⟨
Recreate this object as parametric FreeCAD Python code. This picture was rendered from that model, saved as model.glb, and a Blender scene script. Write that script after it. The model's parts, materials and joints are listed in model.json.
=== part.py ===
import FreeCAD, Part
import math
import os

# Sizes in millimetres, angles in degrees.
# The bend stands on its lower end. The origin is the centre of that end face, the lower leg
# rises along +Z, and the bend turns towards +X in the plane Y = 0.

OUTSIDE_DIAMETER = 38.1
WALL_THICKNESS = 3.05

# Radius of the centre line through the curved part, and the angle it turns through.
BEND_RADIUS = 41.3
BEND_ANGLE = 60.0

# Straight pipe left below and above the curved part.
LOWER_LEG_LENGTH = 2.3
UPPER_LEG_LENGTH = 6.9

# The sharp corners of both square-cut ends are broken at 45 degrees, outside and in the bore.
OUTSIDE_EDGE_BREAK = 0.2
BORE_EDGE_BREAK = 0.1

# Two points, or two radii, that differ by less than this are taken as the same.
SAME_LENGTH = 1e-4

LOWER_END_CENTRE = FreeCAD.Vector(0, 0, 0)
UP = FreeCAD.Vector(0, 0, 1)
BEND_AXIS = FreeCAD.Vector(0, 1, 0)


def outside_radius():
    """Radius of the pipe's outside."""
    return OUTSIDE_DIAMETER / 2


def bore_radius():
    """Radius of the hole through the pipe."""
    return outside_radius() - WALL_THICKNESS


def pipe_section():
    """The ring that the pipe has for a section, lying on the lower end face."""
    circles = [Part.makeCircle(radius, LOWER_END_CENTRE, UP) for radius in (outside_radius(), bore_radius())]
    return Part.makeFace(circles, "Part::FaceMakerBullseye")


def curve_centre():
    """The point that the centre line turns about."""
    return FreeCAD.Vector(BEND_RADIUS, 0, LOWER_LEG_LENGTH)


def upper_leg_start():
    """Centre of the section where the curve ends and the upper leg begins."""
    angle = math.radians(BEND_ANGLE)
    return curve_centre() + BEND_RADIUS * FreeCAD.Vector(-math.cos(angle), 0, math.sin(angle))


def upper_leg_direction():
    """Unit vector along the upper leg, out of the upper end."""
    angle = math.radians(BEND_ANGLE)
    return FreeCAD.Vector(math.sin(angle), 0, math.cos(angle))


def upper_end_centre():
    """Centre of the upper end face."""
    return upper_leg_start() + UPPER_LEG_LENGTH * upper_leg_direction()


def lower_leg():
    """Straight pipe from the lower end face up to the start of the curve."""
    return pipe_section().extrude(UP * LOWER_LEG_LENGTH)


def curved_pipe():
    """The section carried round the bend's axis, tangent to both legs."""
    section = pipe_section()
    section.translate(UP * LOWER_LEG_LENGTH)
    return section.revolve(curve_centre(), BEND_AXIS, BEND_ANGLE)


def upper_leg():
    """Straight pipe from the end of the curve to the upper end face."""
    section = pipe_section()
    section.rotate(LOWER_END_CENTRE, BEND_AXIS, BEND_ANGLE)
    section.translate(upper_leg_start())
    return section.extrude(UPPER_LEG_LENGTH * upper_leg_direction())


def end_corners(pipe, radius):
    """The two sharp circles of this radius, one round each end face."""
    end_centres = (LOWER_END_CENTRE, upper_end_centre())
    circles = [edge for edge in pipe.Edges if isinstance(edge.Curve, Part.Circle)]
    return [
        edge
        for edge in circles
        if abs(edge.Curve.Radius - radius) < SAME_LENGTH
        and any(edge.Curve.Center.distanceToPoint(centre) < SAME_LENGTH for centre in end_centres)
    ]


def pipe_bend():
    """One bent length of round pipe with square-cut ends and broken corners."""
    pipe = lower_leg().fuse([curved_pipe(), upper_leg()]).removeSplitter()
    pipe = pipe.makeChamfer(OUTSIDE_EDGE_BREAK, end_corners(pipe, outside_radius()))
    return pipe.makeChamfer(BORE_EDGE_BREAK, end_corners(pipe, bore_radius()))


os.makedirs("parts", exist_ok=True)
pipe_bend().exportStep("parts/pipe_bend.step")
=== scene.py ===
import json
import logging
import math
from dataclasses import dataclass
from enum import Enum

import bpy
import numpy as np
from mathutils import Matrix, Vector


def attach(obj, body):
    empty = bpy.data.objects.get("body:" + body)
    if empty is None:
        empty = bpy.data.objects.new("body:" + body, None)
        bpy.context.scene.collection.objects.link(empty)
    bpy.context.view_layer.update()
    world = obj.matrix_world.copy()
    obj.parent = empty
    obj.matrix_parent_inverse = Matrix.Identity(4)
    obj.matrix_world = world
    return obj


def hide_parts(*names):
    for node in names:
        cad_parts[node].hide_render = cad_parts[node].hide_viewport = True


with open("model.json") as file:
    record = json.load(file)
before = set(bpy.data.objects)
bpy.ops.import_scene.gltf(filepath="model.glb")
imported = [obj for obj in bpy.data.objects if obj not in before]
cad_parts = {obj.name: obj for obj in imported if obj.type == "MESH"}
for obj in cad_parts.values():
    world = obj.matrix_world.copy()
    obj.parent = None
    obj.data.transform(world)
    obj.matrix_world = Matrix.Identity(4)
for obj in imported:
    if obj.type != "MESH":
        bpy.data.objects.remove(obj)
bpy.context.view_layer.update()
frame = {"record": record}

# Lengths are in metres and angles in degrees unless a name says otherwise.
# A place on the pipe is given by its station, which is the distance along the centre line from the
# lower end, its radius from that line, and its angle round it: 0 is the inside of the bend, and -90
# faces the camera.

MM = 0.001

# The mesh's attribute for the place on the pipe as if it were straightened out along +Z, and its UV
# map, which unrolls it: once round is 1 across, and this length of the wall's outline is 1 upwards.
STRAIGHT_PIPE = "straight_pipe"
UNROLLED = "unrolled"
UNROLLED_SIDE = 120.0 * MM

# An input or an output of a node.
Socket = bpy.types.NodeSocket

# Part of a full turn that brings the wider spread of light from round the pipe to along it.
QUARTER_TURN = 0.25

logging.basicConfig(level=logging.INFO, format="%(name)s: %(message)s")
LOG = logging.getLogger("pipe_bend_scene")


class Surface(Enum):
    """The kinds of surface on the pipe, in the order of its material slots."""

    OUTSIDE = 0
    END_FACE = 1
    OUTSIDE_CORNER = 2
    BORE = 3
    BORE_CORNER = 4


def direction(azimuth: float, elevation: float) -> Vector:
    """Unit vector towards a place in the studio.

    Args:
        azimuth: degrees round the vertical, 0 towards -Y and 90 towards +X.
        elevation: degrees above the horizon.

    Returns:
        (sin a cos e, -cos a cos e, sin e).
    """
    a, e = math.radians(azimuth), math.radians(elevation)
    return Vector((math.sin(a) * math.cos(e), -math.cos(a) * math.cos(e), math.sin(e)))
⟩
The lines above should be duplicated exactly.

▶ _The reply_
Recreate this object as parametric FreeCAD Python code. This picture was rendered from that model, saved as model.glb, and a Blender scene script. Write that script after it. The model's parts, materials and joints are listed in model.json.
=== part.py ===
import FreeCAD, Part
import math
import os

# Sizes in millimetres, angles in degrees.
# The bend stands on its lower end. The origin is the centre of that end face, the lower leg
# rises along +Z, and the bend turns towards +X in the plane Y = 0.

OUTSIDE_DIAMETER = 38.1
WALL_THICKNESS = 3.05

# Radius of the centre line through the curved part, and the angle it turns through.
BEND_RADIUS = 41.3
BEND_ANGLE = 60.0

# Straight pipe left below and above the curved part.
LOWER_LEG_LENGTH = 2.3
UPPER_LEG_LENGTH = 6.9

# The sharp corners of both square-cut ends are broken at 45 degrees, outside and in the bore.
OUTSIDE_EDGE_BREAK = 0.2
BORE_EDGE_BREAK = 0.1

# Two points, or two radii, that differ by less than this are taken as the same.
SAME_LENGTH = 1e-4

LOWER_END_CENTRE = FreeCAD.Vector(0, 0, 0)
UP = FreeCAD.Vector(0, 0, 1)
BEND_AXIS = FreeCAD.Vector(0, 1, 0)


def outside_radius():
    """Radius of the pipe's outside."""
    return OUTSIDE_DIAMETER / 2


def bore_radius():
    """Radius of the hole through the pipe."""
    return outside_radius() - WALL_THICKNESS


def pipe_section():
    """The ring that the pipe has for a section, lying on the lower end face."""
    circles = [Part.makeCircle(radius, LOWER_END_CENTRE, UP) for radius in (outside_radius(), bore_radius())]
    return Part.makeFace(circles, "Part::FaceMakerBullseye")


def curve_centre():
    """The point that the centre line turns about."""
    return FreeCAD.Vector(BEND_RADIUS, 0, LOWER_LEG_LENGTH)


def upper_leg_start():
    """Centre of the section where the curve ends and the upper leg begins."""
    angle = math.radians(BEND_ANGLE)
    return curve_centre() + BEND_RADIUS * FreeCAD.Vector(-math.cos(angle), 0, math.sin(angle))


def upper_leg_direction():
    """Unit vector along the upper leg, out of the upper end."""
    angle = math.radians(BEND_ANGLE)
    return FreeCAD.Vector(math.sin(angle), 0, math.cos(angle))


def upper_end_centre():
    """Centre of the upper end face."""
    return upper_leg_start() + UPPER_LEG_LENGTH * upper_leg_direction()


def lower_leg():
    """Straight pipe from the lower end face up to the start of the curve."""
    return pipe_section().extrude(UP * LOWER_LEG_LENGTH)


def curved_pipe():
    """The section carried round the bend's axis, tangent to both legs."""
    section = pipe_section()
    section.translate(UP * LOWER_LEG_LENGTH)
    return section.revolve(curve_centre(), BEND_AXIS, BEND_ANGLE)


def upper_leg():
    """Straight pipe from the end of the curve to the upper end face."""
    section = pipe_section()
    section.rotate(LOWER_END_CENTRE, BEND_AXIS, BEND_ANGLE)
    section.translate(upper_leg_start())
    return section.extrude(UPPER_LEG_LENGTH * upper_leg_direction())


def end_corners(pipe, radius):
    """The two sharp circles of this radius, one round each end face."""
    end_centres = (LOWER_END_CENTRE, upper_end_centre())
    circles = [edge for edge in pipe.Edges if isinstance(edge.Curve, Part.Circle)]
    return [
        edge
        for edge in circles
        if abs(edge.Curve.Radius - radius) < SAME_LENGTH
        and any(edge.Curve.Center.distanceToPoint(centre) < SAME_LENGTH for centre in end_centres)
    ]


def pipe_bend():
    """One bent length of round pipe with square-cut ends and broken corners."""
    pipe = lower_leg().fuse([curved_pipe(), upper_leg()]).removeSplitter()
    pipe = pipe.makeChamfer(OUTSIDE_EDGE_BREAK, end_corners(pipe, outside_radius()))
    return pipe.makeChamfer(BORE_EDGE_BREAK, end_corners(pipe, bore_radius()))


os.makedirs("parts", exist_ok=True)
pipe_bend().exportStep("parts/pipe_bend.step")
=== scene.py ===
import json
import logging
import math
from dataclasses import dataclass
from enum import Enum

import bpy
import numpy as np
from mathutils import Matrix, Vector


def attach(obj, body):
    empty = bpy.data.objects.get("body:" + body)
    if empty is None:
        empty = bpy.data.objects.new("body:" + body, None)
        bpy.context.scene.collection.objects.link(empty)
    bpy.context.view_layer.update()
    world = obj.matrix_world.copy()
    obj.parent = empty
    obj.matrix_parent_inverse = Matrix.Identity(4)
    obj.matrix_world = world
    return obj


def hide_parts(*names):
    for node in names:
        cad_parts[node].hide_render = cad_parts[node].hide_viewport = True


with open("model.json") as file:
    record = json.load(file)
before = set(bpy.data.objects)
bpy.ops.import_scene.gltf(filepath="model.glb")
imported = [obj for obj in bpy.data.objects if obj not in before]
cad_parts = {obj.name: obj for obj in imported if obj.type == "MESH"}
for obj in cad_parts.values():
    world = obj.matrix_world.copy()
    obj.parent = None
    obj.data.transform(world)
    obj.matrix_world = Matrix.Identity(4)
for obj in imported:
    if obj.type != "MESH":
        bpy.data.objects.remove(obj)
bpy.context.view_layer.update()
frame = {"record": record}

# Lengths are in metres and angles in degrees unless a name says otherwise.
# A place on the pipe is given by its station, which is the distance along the centre line from the
# lower end, its radius from that line, and its angle round it: 0 is the inside of the bend, and -90
# faces the camera.

MM = 0.001

# The mesh's attribute for the place on the pipe as if it were straightened out along +Z, and its UV
# map, which unrolls it: once round is 1 across, and this length of the wall's outline is 1 upwards.
STRAIGHT_PIPE = "straight_pipe"
UNROLLED = "unrolled"
UNROLLED_SIDE = 120.0 * MM

# An input or an output of a node.
Socket = bpy.types.NodeSocket

# Part of a full turn that brings the wider spread of light from round the pipe to along it.
QUARTER_TURN = 0.25

logging.basicConfig(level=logging.INFO, format="%(name)s: %(message)s")
LOG = logging.getLogger("pipe_bend_scene")


class Surface(Enum):
    """The kinds of surface on the pipe, in the order of its material slots."""

    OUTSIDE = 0
    END_FACE = 1
    OUTSIDE_CORNER = 2
    BORE = 3
    BORE_CORNER = 4


def direction(azimuth: float, elevation: float) -> Vector:
    """Unit vector towards a place in the studio.

    Args:
        azimuth: degrees round the vertical, 0 towards -Y and 90 towards +X.
        elevation: degrees above the horizon.

    Returns:
        (sin a cos e, -cos a cos e, sin e).
    """
    a, e = math.radians(azimuth), math.radians(elevation)
    return Vector((math.sin(a) * math.cos(e), -math.cos(a) * math.cos(e), math.sin(e)))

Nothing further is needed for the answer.